The Dow has advanced 17.6 percent this year and the S&P 500 index is 16.4 percent higher as investors have piled into stocks.
Unlike the first three months of the year, when the biggest gains were in large companies in steady industries that pay big dividends, investors have been bidding up the stocks of companies that will gain more if the economy continues to strengthen. That shift out of lower-risk stocks, like utilities, and into more “cyclical” stocks, like banks and industrial companies, means investors are becoming more aggressive in seeking returns and more comfortable taking on risk.

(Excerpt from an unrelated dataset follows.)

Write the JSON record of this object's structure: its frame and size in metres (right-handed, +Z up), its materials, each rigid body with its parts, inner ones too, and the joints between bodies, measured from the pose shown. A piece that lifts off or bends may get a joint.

Another bullish signal for the market is the strong growth in small-company stocks. Those stocks have a greater potential for appreciation but also tend to carry greater risk than large, diversified companies. The preference for small stocks was on display again Tuesday as the Russell 2000 index of small-company stocks rose 1.3 percent, more than other market indexes, to 997.35 points, a gain of 13.08 points. Its year-to-date increase of 17.4 percent is 1 percentage point greater than that of the S&P 500.
Among other stocks making big moves:
—Tiffany rose $3.01, or 3.9 percent, to $79.22 after the high-end jewelry seller said its first quarter net income rose 3 percent as sales improved across all regions. The results beat the forecasts of Wall Street analysts.

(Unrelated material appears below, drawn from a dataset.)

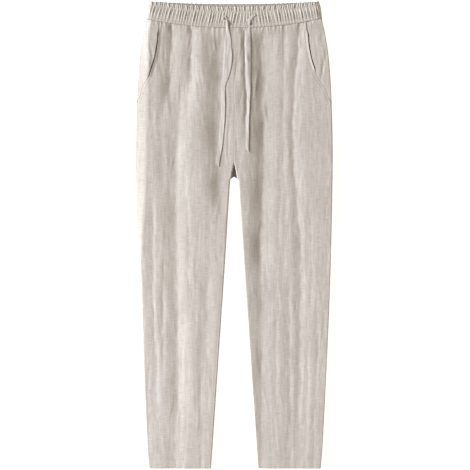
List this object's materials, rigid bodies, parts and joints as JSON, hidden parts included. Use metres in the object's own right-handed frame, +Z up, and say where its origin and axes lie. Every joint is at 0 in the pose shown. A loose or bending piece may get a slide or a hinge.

—Tesla Motors jumped $13.25, or 13.7 percent, to $110.33. Last week the electric car maker raised almost $1 billion from a bond and stock offering and paid off a government loan nine years early. The company is also set to announce this week that it’s expanding a network of car-charging stations.
—Railway operator CSX fell 20 cents, or 0.8 percent, to $25.30 after one of its freight trains derailed in a Baltimore suburb.
—Electricity company FirstEnergy dropped 6.5 percent, or $2.76, to $39.86 after Credit Suisse stripped the company of its “outperform” rating, saying that a glut of energy would push down prices the company is able to charge.
In commodities trading, the price of oil rose 86 cents, or 0.9 percent, to $95.01. Gold fell $7.70, or 0.6 percent, to $1,378.90 an ounce. The dollar rose against the euro and the Japanese yen.